We don’t know what the Cease to Transfer level will be but I have been told by two officers of the water section Department of Primary Industry that we will not know that figure until right at the end of the processes undertaken by the State Government. That was the case with the Orange pipeline and I was advised that this will be the case for the Regis proposal.
We know that Regis has been talking to private clubs such as the Golf Club. Whether they have offered to sell/give away some of the water from the pipeline which they plan to pass near the Golf Club – I don’t know if that is exactly true, but even a suggestion that it could happen is of great concern.

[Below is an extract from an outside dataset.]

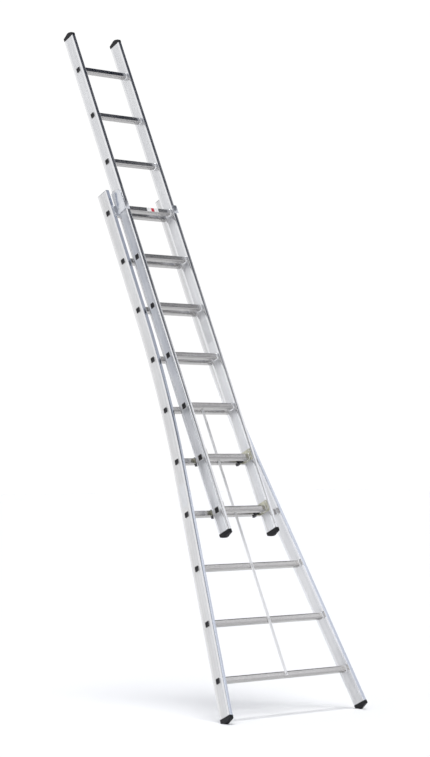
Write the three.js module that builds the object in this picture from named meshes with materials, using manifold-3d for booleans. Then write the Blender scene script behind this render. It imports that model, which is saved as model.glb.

There are some sceptics, but the majority of people know that climate change is real and is happening fast. 2015 was the hottest year on record
So, rivers are increasingly important and, in the scheme of things, the Macquarie is not a big river – in fact it is a rather small river and the Chifley Dam, much as we value it, is not a big dam.
Ben Chifley Dam 30,800ML
Carcoar Dam 36,400ML
Oberon Dam 45,420ML
Burrendong Dam: 1,188,000ML
All the more reason to conserve the resources we have. The inflow from the Campbells River is not likely to increase over the next few years and it is highly unlikely that there will be an upgrade to the Ben Chifley Dam within the next 10 to 20 years.
In 2011, six of the current Councillors, voted to adopt the Bathurst Climate Change and Water Security Plan. I suggest they revisit that plan.
I’ll tell you what I don’t know – is how much Regis will pay for the water. But I don’t need to know that because no matter how much they pay, it will not compensate for the loss of water for the Bathurst Region, for the downstream users of the Macquarie throughout the 626 Kms of the river in NSW and the major rivers into which it now flows, including the Murray Darling.
So I am going to vote NO to the motion that more information is needed before a decision is made to sell our river water to Regis. We know enough now. No matter how much more information is provided, Council should not sell the water. I will vote NO to selling the water and I believe the community of Bathurst says NO.